Which would you choose, if the choice were between a terrestrial-class world in the habitable zone around, say, Centauri B and a planet of similar size and interest around Proxima? My suspicion is that the Centauri B world would receive the nod, but bear in mind even as I say this that Breakthrough Starshot is envisioning not one but thousands of small sailcraft. If that scenario occurs, and given the fact that once a beamer has been built on Earth it will become a tool that can be used for many missions, we will eventually explore all three Centauri stars.

Image: Building 18 at Moffett Field. Most of the buildings in this area were built in the 1920s or so, an unusual setting for starship deliberations, but I enjoyed the irony. I also learned that Breakthrough Initiatives has purchased new facilities in downtown Palo Alto.

But I don’t think anyone at the Breakthrough Starshot meetings will forget the buzz that Proxima Centauri b caused. It is our first detected world around the closest stellar system (Centauri B’s lone planet is widely considered to have been an artifact of activity on the star itself, misread as a planetary signature), and at a dinner on the second night, the scientists who spoke enjoyed referring to ‘a rumored planet’ around Proxima. It always brought a laugh because everyone knew it was the real deal, and the announcement would be the next day.

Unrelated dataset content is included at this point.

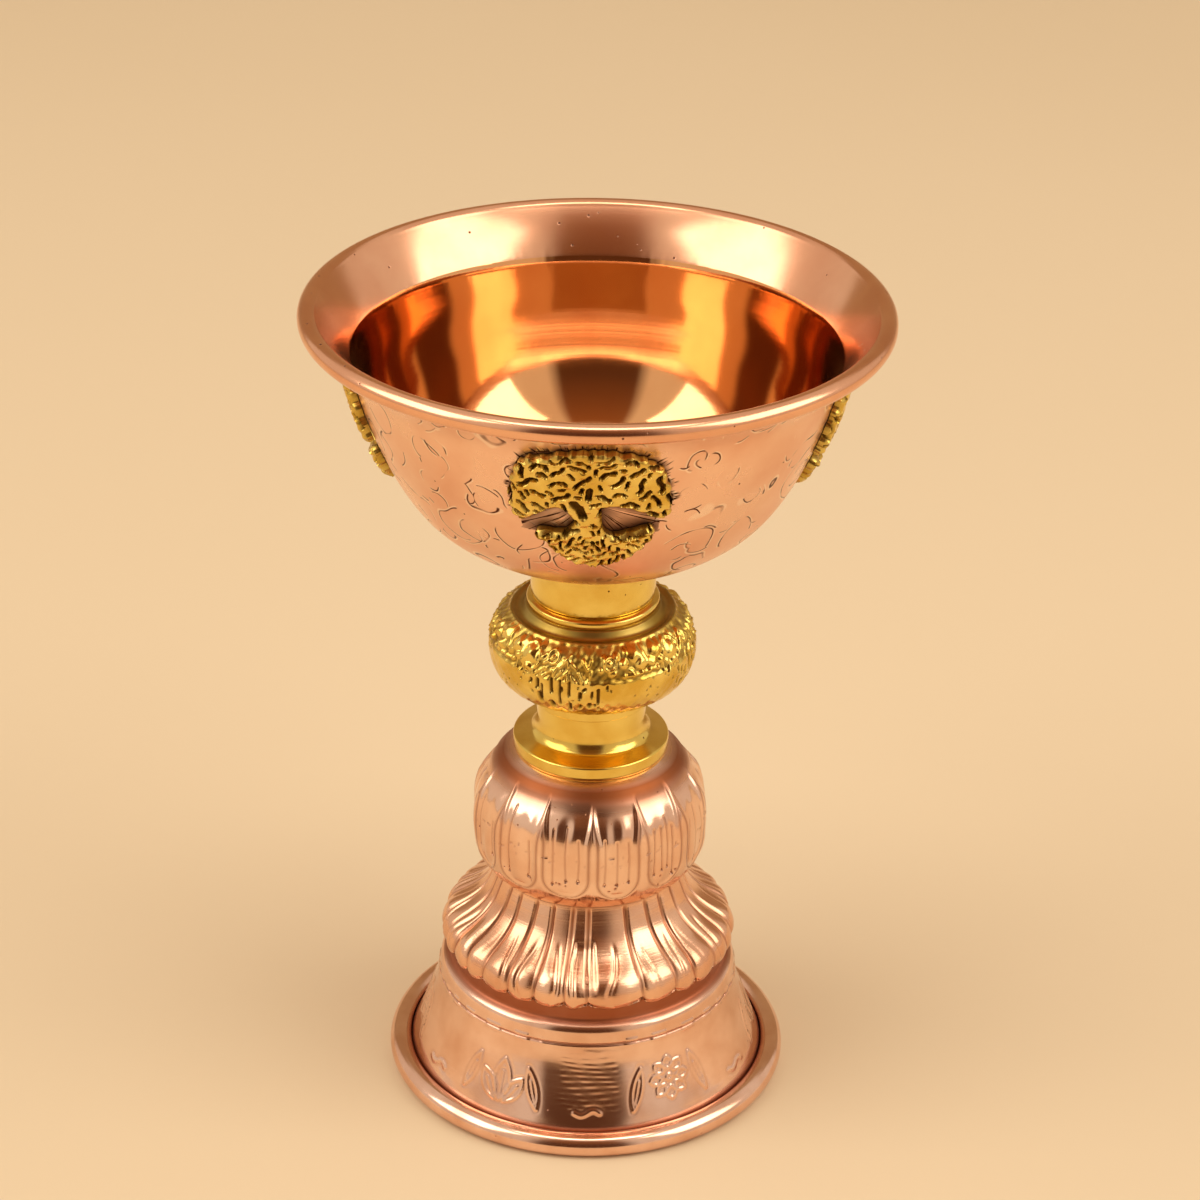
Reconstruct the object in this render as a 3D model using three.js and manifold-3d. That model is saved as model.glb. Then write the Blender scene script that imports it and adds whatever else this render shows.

Tomorrow I’ll take a broader look at Breakthrough Starshot, its aims and possible schedule, while working in more observations from the various meetings both official and social. As we’ll see, the number of breakthroughs needed here is formidable, and my belief is that the mission outline will change substantially as the early simulations and experimental work are performed.

As occurs at any such conference, a lot of things get done at meals and in the hallways as the proximity of researchers sparks ideas. I tried to keep my head down and my ears open, so we’ll have a lot to talk about in coming days.